Clean Monday: Orthodox Christians kick off Lent with kites, seafood & lagana

Round flatbread with seeds on top, torn in half with brown sauce on side in cup

Greek lagana bread, baked only for Clean Monday. Photo by Sofia Gk, courtesy of Flickr

MONDAY, FEBRUARY 23: The flavors of shellfish and soft lagana bread are associated with the start of the Lenten season in Greece. Outside, colorful kites fly above the fields as Orthodox Christians mark Clean Monday.

Western Christian Lent began last week with Ash Wednesday. The moveable date of Easter (at the end of Lent) and the method of counting 40 days in Lent is one of the centuries-old differences among Christians East and West.

“Western Christians count Lent’s 40 days as starting with Ash Wednesday but excluding Sundays. Eastern Christians, those generally called Orthodox, start their 40 days on a Monday, counting Sundays, but excluding the week leading up to Easter.” That’s one of the intriguing details in the book, Our Lent: Things We Carry, by ReadTheSpirit Editor David Crumm. “Some Christians fast; some don’t. Millions of Western Christians retain a custom of limited fasting; millions of Eastern Christians prayerfully make significant sacrifices during this season.”

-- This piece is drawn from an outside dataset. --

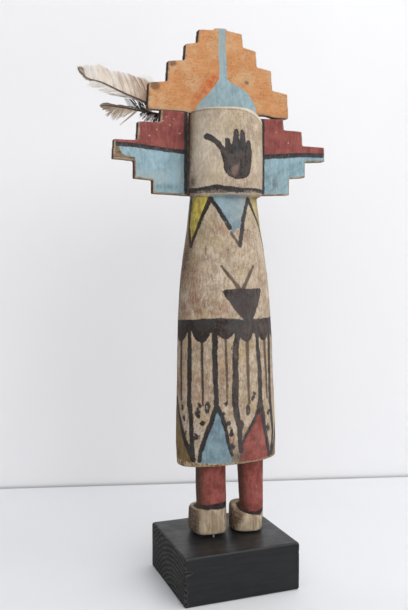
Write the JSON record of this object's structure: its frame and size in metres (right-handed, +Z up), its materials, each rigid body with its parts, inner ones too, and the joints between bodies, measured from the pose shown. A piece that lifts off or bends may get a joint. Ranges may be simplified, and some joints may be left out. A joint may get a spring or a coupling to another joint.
{
  "type": "kachina doll",
  "caption": "Carved and painted wooden kachina doll with a stepped board headdress, round case mask, long robe and feathers, pinned upright on a black wooden block.",
  "frame": {"origin": "centre of the display block's underside", "axes": "+Z up through the doll, -Y the way the doll faces, +X to the right of a viewer in front of it"},
  "size_m": [0.2095, 0.086, 0.4461],
  "materials": {
    "black_block": "planed wood stained black, satin, with open end grain on the sides",
    "pin_steel": "bright drawn steel wire",
    "painted_figure": "cottonwood with a worn chalky cream ground, black, blue, red and yellow paint",
    "orange_board": "thin board with matt orange and blue paint, worn at the edges",
    "wing_boards": "thin board with matt red-brown and blue paint divided by a black line",
    "feather": "weathered tan and grey-brown feather"
  },
  "bodies": {
    "root": {"display_block": "black_block", "mounting_pin": "pin_steel", "carved_figure": "painted_figure", "upper_board": "orange_board", "left_wing_board": "wing_boards", "right_wing_board": "wing_boards", "large_feather": "feather", "small_feather": "feather"}
  },
  "joints": []
}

Eight days ago, Eastern Christians observed Meatfare Sunday, the last time observant Christians will eat meat until Pascha (Easter). One day ago was Cheesefare Sunday, when Eastern Christians consume dairy products for the last time. Today, Orthodox families begin the fast of Great Lent with “clean” foods and a cleansed state of mind.


Rather than begin Lent in a solemn manner, Clean Monday is celebrated as a public holiday in Greece and Cyprus: outdoor activities, zany local traditions, kite flying and plenty of (Lenten-friendly) food is par for the course. (Greek Reporter has the story.) As shellfish is permitted in these cultures throughout Lent, a spread of extravagant dishes based on the food is common on Clean Monday in Greece.

Customs and traditions vary by locality in Greece on the first day the Lenten season, with colored flour being thrown into crowds in Glaxidi, on the northern coast of the Corinth Gulf; on the Greek island of Chios, a man dresses up as “Aga,” or “Ayas” (the tax collector), then he and his followers grab local villagers to put them into a mock trial. The “criminals” found guilty must suffer punishment or pay a fine that funds the village’s cultural association.


The flying of kites across Greece welcomes spring in a colorful and festive manner, and many traditional kite makers pride themselves on decades of experience. When out and about, picnic baskets are often filled with lagana, an unleavened bread baked only for Clean Monday, and taramosalata, a dip made of salted and cured roe mixed with olive oil, lemon juice and bread crumbs. (Wikipedia has details.) Feasts of bean soup, shellfish dishes, octopus platters, shrimp dishes and more are carefully prepared for a Clean Monday extravaganza.

Interested in baking lagana? Find a recipe at the blog Lemon & Olives, or at The Greek Vegan.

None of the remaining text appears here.